# Start of Stored records

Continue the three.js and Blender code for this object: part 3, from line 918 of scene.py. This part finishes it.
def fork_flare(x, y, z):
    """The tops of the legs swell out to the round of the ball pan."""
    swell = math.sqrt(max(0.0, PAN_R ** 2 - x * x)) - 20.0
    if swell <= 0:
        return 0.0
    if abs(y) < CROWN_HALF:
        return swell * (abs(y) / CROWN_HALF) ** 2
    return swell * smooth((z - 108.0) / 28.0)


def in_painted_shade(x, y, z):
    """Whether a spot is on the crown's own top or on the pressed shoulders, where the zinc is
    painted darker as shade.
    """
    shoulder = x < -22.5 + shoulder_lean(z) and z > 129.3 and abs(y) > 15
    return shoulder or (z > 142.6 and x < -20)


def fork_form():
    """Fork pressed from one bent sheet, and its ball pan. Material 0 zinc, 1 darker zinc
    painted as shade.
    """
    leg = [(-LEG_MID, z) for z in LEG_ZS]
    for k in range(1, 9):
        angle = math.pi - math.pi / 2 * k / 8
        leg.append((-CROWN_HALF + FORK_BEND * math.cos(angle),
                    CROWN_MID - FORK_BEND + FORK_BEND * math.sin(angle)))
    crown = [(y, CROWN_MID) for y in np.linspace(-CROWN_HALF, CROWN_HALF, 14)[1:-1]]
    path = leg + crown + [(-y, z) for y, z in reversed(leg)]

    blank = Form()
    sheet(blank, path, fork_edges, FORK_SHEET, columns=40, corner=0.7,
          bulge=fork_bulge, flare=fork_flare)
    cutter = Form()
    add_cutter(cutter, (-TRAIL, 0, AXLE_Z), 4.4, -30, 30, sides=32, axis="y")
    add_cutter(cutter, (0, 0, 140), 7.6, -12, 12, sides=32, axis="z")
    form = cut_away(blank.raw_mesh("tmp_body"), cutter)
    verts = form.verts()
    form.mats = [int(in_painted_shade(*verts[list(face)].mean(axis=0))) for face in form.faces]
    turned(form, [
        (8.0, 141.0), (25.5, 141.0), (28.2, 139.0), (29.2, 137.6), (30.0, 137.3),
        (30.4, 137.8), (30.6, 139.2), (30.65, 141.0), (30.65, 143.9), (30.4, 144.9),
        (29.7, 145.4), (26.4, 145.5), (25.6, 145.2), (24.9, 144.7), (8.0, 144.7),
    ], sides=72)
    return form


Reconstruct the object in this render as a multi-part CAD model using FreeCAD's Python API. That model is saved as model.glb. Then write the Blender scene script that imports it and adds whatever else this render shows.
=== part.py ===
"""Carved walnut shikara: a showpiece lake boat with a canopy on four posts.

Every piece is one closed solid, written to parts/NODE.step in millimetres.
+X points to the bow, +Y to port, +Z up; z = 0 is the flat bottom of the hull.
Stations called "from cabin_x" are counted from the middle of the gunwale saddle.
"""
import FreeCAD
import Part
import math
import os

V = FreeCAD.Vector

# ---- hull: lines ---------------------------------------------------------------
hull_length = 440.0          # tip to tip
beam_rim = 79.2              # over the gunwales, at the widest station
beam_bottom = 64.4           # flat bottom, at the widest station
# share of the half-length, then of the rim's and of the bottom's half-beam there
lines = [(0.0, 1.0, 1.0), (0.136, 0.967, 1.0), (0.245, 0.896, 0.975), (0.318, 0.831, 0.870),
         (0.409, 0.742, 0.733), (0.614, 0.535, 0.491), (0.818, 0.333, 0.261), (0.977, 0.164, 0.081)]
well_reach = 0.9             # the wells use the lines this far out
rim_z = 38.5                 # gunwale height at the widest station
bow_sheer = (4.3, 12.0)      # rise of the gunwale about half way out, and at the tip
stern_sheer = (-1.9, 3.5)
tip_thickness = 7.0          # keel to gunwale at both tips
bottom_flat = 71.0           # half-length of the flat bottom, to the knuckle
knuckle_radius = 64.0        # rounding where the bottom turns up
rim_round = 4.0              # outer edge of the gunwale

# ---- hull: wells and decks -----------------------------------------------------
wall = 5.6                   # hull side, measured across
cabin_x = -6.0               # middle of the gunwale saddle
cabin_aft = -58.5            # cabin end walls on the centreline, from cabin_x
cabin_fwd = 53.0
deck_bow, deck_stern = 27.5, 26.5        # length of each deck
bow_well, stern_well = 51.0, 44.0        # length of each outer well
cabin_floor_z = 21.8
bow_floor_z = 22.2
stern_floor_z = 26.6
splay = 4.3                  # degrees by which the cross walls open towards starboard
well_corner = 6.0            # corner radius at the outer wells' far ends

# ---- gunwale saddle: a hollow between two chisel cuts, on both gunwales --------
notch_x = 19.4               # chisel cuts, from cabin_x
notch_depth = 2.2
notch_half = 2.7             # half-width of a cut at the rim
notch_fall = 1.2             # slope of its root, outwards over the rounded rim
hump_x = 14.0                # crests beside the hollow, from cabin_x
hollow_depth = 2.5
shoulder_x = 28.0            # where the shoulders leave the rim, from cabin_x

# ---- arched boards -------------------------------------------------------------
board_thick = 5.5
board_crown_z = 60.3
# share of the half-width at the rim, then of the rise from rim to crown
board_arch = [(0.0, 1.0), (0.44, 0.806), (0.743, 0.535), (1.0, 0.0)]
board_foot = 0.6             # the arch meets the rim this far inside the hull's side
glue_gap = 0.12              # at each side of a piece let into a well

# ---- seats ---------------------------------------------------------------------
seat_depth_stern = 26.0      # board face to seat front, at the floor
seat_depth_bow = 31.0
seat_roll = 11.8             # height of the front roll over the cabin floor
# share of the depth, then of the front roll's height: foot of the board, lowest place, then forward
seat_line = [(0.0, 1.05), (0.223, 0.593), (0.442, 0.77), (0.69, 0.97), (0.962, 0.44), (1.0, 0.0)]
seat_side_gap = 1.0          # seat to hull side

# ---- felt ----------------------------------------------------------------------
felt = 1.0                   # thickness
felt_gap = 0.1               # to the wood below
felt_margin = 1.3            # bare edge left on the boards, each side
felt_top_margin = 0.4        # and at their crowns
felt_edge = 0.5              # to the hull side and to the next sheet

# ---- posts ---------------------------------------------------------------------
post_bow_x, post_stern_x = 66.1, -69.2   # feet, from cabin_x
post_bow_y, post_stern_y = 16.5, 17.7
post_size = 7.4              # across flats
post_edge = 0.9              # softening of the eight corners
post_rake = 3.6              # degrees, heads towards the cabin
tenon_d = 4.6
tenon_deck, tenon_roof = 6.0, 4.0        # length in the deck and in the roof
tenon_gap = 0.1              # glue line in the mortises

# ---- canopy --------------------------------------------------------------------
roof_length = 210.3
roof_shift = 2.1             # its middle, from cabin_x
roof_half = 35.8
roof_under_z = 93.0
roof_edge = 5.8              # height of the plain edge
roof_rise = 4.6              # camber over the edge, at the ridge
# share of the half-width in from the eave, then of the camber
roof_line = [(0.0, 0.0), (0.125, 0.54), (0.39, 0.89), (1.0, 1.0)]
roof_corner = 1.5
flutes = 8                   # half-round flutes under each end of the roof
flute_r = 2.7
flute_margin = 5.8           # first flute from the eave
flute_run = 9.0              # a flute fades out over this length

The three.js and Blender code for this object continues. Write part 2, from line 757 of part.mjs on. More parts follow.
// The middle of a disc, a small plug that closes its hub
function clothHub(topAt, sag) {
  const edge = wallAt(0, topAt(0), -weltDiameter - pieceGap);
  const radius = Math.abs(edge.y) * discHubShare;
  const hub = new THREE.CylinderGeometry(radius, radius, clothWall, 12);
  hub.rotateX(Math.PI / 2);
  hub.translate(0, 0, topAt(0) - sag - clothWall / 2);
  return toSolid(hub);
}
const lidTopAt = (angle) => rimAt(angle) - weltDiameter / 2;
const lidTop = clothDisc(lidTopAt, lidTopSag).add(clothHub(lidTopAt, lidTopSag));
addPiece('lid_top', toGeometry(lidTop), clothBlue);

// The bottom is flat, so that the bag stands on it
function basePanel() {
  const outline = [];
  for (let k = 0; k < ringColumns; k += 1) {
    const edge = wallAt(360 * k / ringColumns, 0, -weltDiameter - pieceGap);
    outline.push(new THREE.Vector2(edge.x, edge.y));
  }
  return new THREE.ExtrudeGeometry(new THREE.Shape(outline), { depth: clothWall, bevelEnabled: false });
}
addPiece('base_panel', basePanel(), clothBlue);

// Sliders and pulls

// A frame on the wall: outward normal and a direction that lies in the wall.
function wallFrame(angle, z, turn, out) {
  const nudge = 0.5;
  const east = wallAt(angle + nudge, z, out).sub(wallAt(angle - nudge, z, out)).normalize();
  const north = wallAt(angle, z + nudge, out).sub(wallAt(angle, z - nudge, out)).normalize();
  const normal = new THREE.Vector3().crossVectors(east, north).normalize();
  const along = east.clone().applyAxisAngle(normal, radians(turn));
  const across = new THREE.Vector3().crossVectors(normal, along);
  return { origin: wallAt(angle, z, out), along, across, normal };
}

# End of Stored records

_What you will do_.
Emit, unaltered, the lines from the top of the listing down through the line that holds "Reconstruct the object"; emit nothing else.

_Result of the exercise_.
Continue the three.js and Blender code for this object: part 3, from line 918 of scene.py. This part finishes it.
def fork_flare(x, y, z):
    """The tops of the legs swell out to the round of the ball pan."""
    swell = math.sqrt(max(0.0, PAN_R ** 2 - x * x)) - 20.0
    if swell <= 0:
        return 0.0
    if abs(y) < CROWN_HALF:
        return swell * (abs(y) / CROWN_HALF) ** 2
    return swell * smooth((z - 108.0) / 28.0)


def in_painted_shade(x, y, z):
    """Whether a spot is on the crown's own top or on the pressed shoulders, where the zinc is
    painted darker as shade.
    """
    shoulder = x < -22.5 + shoulder_lean(z) and z > 129.3 and abs(y) > 15
    return shoulder or (z > 142.6 and x < -20)


def fork_form():
    """Fork pressed from one bent sheet, and its ball pan. Material 0 zinc, 1 darker zinc
    painted as shade.
    """
    leg = [(-LEG_MID, z) for z in LEG_ZS]
    for k in range(1, 9):
        angle = math.pi - math.pi / 2 * k / 8
        leg.append((-CROWN_HALF + FORK_BEND * math.cos(angle),
                    CROWN_MID - FORK_BEND + FORK_BEND * math.sin(angle)))
    crown = [(y, CROWN_MID) for y in np.linspace(-CROWN_HALF, CROWN_HALF, 14)[1:-1]]
    path = leg + crown + [(-y, z) for y, z in reversed(leg)]

    blank = Form()
    sheet(blank, path, fork_edges, FORK_SHEET, columns=40, corner=0.7,
          bulge=fork_bulge, flare=fork_flare)
    cutter = Form()
    add_cutter(cutter, (-TRAIL, 0, AXLE_Z), 4.4, -30, 30, sides=32, axis="y")
    add_cutter(cutter, (0, 0, 140), 7.6, -12, 12, sides=32, axis="z")
    form = cut_away(blank.raw_mesh("tmp_body"), cutter)
    verts = form.verts()
    form.mats = [int(in_painted_shade(*verts[list(face)].mean(axis=0))) for face in form.faces]
    turned(form, [
        (8.0, 141.0), (25.5, 141.0), (28.2, 139.0), (29.2, 137.6), (30.0, 137.3),
        (30.4, 137.8), (30.6, 139.2), (30.65, 141.0), (30.65, 143.9), (30.4, 144.9),
        (29.7, 145.4), (26.4, 145.5), (25.6, 145.2), (24.9, 144.7), (8.0, 144.7),
    ], sides=72)
    return form


Reconstruct the object in this render as a multi-part CAD model using FreeCAD's Python API. That model is saved as model.glb. Then write the Blender scene script that imports it and adds whatever else this render shows.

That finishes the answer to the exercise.